- Exercise goal
Quote every line as given.

---------- Material

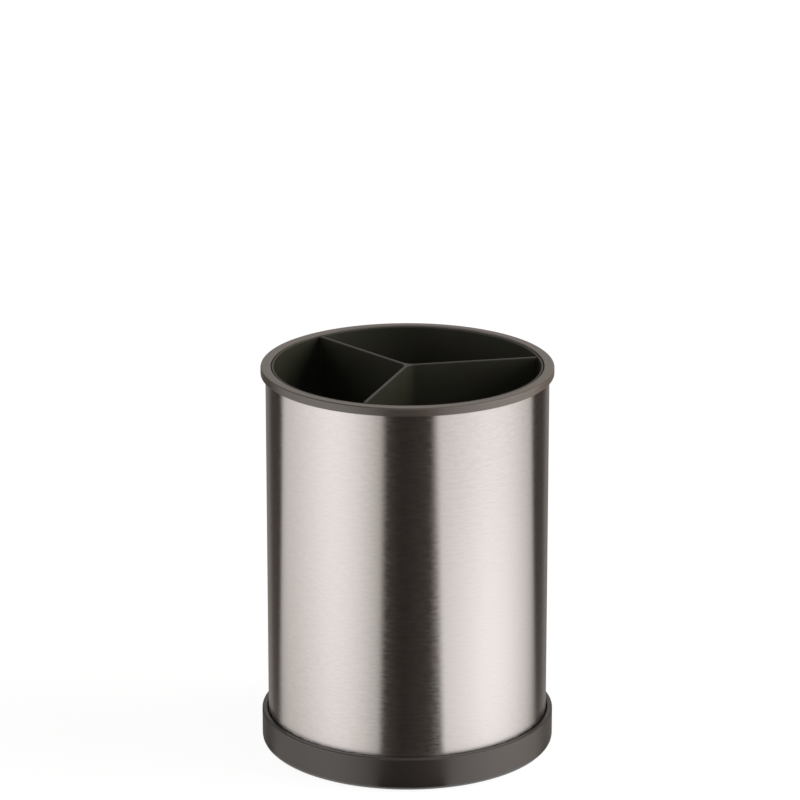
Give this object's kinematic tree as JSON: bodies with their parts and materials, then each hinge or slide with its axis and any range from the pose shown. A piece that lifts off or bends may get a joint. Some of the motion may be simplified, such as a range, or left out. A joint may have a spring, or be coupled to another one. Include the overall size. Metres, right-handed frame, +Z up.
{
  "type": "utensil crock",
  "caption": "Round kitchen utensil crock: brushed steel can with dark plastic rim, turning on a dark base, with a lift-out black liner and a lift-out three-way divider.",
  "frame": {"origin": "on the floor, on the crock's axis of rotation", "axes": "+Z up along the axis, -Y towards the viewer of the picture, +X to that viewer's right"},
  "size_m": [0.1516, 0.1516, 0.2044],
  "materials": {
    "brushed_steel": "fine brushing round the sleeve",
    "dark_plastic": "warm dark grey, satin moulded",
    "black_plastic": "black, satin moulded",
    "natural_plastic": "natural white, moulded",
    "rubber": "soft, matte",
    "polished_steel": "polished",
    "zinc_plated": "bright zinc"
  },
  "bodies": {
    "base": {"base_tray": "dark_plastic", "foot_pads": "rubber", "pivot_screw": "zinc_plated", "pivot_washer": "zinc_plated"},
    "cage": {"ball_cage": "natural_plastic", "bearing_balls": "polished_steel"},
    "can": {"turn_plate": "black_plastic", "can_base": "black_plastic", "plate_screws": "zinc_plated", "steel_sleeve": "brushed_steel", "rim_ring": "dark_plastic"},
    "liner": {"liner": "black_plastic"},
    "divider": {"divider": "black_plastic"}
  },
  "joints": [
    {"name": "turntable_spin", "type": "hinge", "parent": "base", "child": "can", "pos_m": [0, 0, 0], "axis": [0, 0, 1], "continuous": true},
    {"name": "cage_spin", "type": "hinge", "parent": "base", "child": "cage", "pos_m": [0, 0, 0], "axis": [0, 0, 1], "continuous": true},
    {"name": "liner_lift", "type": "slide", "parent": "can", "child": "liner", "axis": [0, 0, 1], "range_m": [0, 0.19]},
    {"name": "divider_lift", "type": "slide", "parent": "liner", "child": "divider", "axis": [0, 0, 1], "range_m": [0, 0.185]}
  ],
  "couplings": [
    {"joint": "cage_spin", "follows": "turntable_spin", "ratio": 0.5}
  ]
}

--------------------

- Written response
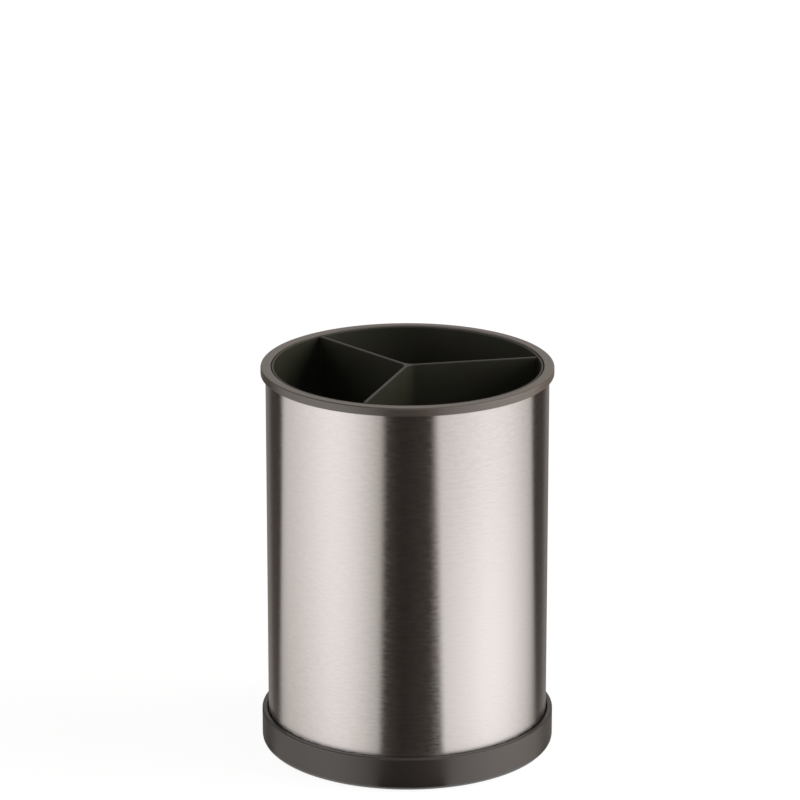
Give this object's kinematic tree as JSON: bodies with their parts and materials, then each hinge or slide with its axis and any range from the pose shown. A piece that lifts off or bends may get a joint. Some of the motion may be simplified, such as a range, or left out. A joint may have a spring, or be coupled to another one. Include the overall size. Metres, right-handed frame, +Z up.
{
  "type": "utensil crock",
  "caption": "Round kitchen utensil crock: brushed steel can with dark plastic rim, turning on a dark base, with a lift-out black liner and a lift-out three-way divider.",
  "frame": {"origin": "on the floor, on the crock's axis of rotation", "axes": "+Z up along the axis, -Y towards the viewer of the picture, +X to that viewer's right"},
  "size_m": [0.1516, 0.1516, 0.2044],
  "materials": {
    "brushed_steel": "fine brushing round the sleeve",
    "dark_plastic": "warm dark grey, satin moulded",
    "black_plastic": "black, satin moulded",
    "natural_plastic": "natural white, moulded",
    "rubber": "soft, matte",
    "polished_steel": "polished",
    "zinc_plated": "bright zinc"
  },
  "bodies": {
    "base": {"base_tray": "dark_plastic", "foot_pads": "rubber", "pivot_screw": "zinc_plated", "pivot_washer": "zinc_plated"},
    "cage": {"ball_cage": "natural_plastic", "bearing_balls": "polished_steel"},
    "can": {"turn_plate": "black_plastic", "can_base": "black_plastic", "plate_screws": "zinc_plated", "steel_sleeve": "brushed_steel", "rim_ring": "dark_plastic"},
    "liner": {"liner": "black_plastic"},
    "divider": {"divider": "black_plastic"}
  },
  "joints": [
    {"name": "turntable_spin", "type": "hinge", "parent": "base", "child": "can", "pos_m": [0, 0, 0], "axis": [0, 0, 1], "continuous": true},
    {"name": "cage_spin", "type": "hinge", "parent": "base", "child": "cage", "pos_m": [0, 0, 0], "axis": [0, 0, 1], "continuous": true},
    {"name": "liner_lift", "type": "slide", "parent": "can", "child": "liner", "axis": [0, 0, 1], "range_m": [0, 0.19]},
    {"name": "divider_lift", "type": "slide", "parent": "liner", "child": "divider", "axis": [0, 0, 1], "range_m": [0, 0.185]}
  ],
  "couplings": [
    {"joint": "cage_spin", "follows": "turntable_spin", "ratio": 0.5}
  ]
}